A new study suggests that, theoretically, sperm whales can ram objects more than twice their size without suffering from any form of injury or damaging their head in the process. The hypothesis says that the section of its head called the "junk" may absorb and spread the stress to reduce the impact significantly.

"We showed that the connective tissue partitions within the junk have the ability to absorb impact stresses that could otherwise cause bone fractures," says Olga Panagiotopoulou, one of the researchers.

But is it also possible that the other parts can prevent injury? Is the sperm whale's head somehow designed for ramming, leaving the animal unscathed?

The Head Of The Sperm Whale

The sperm whale's head makes up one-third of the length of its body and contains the biggest brain among marine creatures. But the more important parts are the spermaceti organs, or those that contain the "sperm oil."

These are composed of the case and the junk, which are positioned on top of each other and have the distinct functions in echolocation, the process of bouncing off sounds across surfaces for navigation, especially since sperm whales are deep divers and therefore do not have adequate access to light.

However, both, not just the junk, may protect the head from injuries during a ramming since "the case surrounding the spermaceti is made up of extremely tough, thick fibrous connective tissue, which lies below a strong tendinousmuscular layer," expressed [PDF] a 2002 University of Utah, Salt Lake, study published in Journal of Experimental Biology.

Evolution Of The Sperm Whales

Another subject we can relate to the ramming hypothesis is the animal's evolution. The sperm whale, unlike several marine creatures, is a mammal, and a huge reason for this is its origins.

Many studies associate the modern-day sperm whales with hoofed animals, particularly artiodactyls or even-toed ungulates. It's believed that these animals spent more time in the waters due to presence of abundant food, and over time, they underwent evolution and adaptation to look exactly as they are now.

Interestingly, this idea may mean that sperm whales are relatives to sheep, deer, goats, and antelopes, which have the tendency to ram their horns against each other usually for competition or dominance. Is it possible that the same behavior may have been retained among the sperm whales?

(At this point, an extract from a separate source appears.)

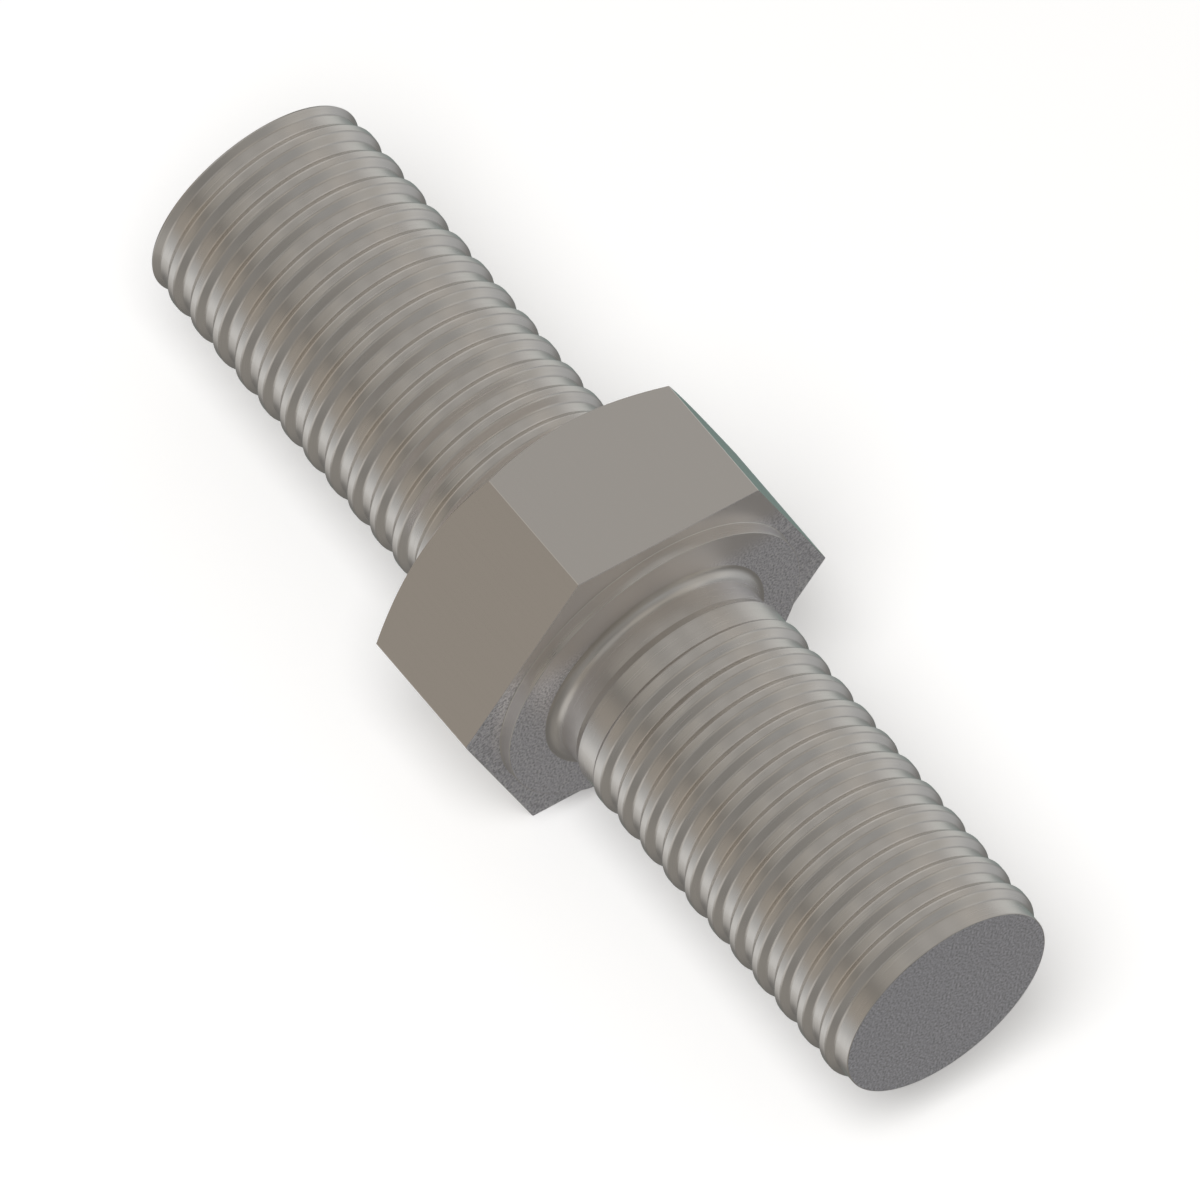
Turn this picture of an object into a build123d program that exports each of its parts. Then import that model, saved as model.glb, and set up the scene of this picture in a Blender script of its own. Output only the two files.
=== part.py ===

Variances Of Head Size Between Males And Females

All sperm whales have large heads, but when compared between sexes, those of the males are more massive. One of the possible reasons is to "compete for love." Superior sperm whales have harems from whom the males choose for mating and reproduction. The bigger the harem, the bigger the sperm whale and the larger the weapon should be – in this case, the head. This may at least imply that whales are capable of ramming, even aggression, and that the size and design of the head may be as it is to help them win in these competitions.

Note, though, that these are all theories. A huge impediment to the research is the fact that actual ramming of ships is thinly documented. Nevertheless, the new study may pave the way for newer researches that can shed more light on this interesting behavior.